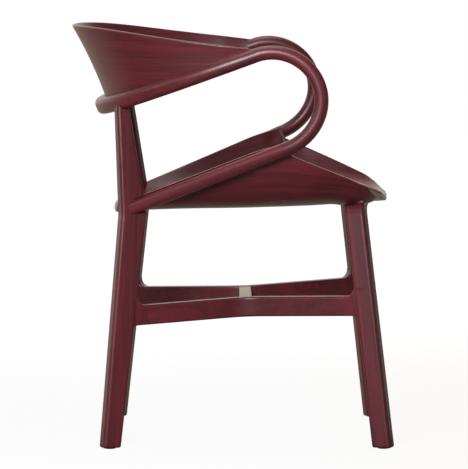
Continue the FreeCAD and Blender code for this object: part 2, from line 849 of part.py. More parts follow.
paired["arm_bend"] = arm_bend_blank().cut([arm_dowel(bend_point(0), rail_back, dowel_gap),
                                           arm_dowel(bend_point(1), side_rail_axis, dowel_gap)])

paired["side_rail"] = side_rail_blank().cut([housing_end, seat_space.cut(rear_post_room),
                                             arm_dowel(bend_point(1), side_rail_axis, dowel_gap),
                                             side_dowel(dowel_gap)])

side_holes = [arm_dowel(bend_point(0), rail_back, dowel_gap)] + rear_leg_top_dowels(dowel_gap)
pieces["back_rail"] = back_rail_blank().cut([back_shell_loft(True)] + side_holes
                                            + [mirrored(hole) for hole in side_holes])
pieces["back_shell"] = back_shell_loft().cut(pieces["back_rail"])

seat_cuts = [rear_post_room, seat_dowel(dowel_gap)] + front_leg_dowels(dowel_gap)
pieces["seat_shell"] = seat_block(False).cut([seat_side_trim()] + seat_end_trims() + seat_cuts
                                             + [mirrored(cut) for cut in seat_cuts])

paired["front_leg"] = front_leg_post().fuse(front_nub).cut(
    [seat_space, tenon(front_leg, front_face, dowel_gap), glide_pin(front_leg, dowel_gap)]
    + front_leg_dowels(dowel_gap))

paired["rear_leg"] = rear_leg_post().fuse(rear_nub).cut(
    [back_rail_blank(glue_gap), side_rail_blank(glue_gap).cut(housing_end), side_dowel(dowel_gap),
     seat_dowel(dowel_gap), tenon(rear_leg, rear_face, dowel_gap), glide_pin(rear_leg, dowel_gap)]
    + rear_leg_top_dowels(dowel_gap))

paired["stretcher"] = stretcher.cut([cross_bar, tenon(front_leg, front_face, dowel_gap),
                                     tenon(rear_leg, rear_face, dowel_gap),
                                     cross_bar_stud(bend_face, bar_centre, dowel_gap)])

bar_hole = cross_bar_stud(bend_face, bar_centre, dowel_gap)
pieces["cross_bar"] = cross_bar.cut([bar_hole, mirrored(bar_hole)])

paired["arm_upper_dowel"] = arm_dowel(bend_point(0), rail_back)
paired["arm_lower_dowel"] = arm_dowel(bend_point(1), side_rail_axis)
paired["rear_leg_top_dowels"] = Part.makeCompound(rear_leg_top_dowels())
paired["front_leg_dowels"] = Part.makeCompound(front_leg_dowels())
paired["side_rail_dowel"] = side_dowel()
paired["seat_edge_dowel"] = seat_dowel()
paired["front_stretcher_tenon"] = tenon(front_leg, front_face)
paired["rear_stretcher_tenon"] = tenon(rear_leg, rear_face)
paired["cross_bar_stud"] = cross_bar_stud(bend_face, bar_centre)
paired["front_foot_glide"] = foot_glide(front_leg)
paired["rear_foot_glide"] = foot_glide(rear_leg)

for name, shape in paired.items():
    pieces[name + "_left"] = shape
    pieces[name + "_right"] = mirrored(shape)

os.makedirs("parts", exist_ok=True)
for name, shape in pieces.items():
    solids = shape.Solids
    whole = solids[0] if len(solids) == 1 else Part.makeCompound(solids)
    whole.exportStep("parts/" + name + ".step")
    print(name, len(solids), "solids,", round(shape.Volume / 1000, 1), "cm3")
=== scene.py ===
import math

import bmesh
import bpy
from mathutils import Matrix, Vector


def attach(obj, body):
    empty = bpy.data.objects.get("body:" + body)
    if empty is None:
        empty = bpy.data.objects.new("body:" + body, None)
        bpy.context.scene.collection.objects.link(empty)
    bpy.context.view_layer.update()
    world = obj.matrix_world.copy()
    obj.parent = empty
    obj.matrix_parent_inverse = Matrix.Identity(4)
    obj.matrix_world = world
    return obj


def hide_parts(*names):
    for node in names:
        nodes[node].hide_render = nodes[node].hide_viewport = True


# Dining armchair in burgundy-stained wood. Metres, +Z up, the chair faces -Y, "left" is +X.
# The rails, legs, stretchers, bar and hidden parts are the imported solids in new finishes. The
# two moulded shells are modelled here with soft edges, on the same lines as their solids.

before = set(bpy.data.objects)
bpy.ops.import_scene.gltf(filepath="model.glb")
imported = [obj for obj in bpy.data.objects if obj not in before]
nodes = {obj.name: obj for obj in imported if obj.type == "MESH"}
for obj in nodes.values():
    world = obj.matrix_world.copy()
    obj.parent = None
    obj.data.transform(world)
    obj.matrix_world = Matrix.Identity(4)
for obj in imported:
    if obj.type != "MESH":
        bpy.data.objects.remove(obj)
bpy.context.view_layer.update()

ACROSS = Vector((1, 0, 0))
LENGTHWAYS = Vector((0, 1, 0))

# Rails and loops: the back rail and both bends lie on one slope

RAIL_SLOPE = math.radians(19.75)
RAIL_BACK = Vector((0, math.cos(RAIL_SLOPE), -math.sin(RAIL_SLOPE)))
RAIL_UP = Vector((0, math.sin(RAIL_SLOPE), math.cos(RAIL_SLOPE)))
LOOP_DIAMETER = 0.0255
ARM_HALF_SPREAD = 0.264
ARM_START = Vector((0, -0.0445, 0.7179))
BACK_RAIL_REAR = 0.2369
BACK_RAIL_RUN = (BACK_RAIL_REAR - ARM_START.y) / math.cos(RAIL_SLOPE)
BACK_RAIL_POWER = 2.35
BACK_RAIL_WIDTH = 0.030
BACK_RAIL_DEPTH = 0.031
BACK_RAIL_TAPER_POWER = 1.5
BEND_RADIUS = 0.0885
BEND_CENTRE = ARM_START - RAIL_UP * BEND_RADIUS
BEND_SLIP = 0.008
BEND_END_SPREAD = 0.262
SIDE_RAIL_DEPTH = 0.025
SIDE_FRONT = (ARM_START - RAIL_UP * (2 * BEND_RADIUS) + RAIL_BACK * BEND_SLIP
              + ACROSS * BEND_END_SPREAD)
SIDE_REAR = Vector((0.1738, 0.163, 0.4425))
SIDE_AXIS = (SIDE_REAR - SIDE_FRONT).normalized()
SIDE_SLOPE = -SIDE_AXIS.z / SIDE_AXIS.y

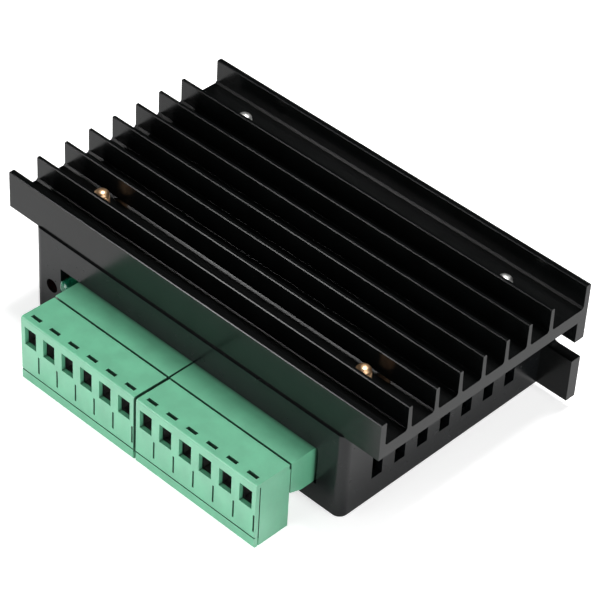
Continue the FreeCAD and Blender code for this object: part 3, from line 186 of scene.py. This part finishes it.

- WHAT NEEDS TO BE DONE
Restate, word for word and with nothing added, the lines from the first line of the listing through the one where "arm_dowel(bend_point(1), side_rail_axis, dowel_gap)])" stands.

- OUTPUT OF THE EXERCISE
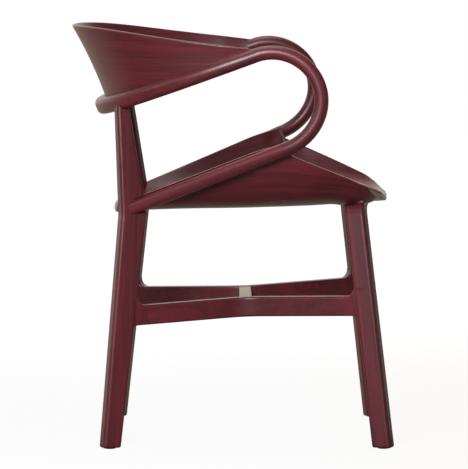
Continue the FreeCAD and Blender code for this object: part 2, from line 849 of part.py. More parts follow.
paired["arm_bend"] = arm_bend_blank().cut([arm_dowel(bend_point(0), rail_back, dowel_gap),
                                           arm_dowel(bend_point(1), side_rail_axis, dowel_gap)])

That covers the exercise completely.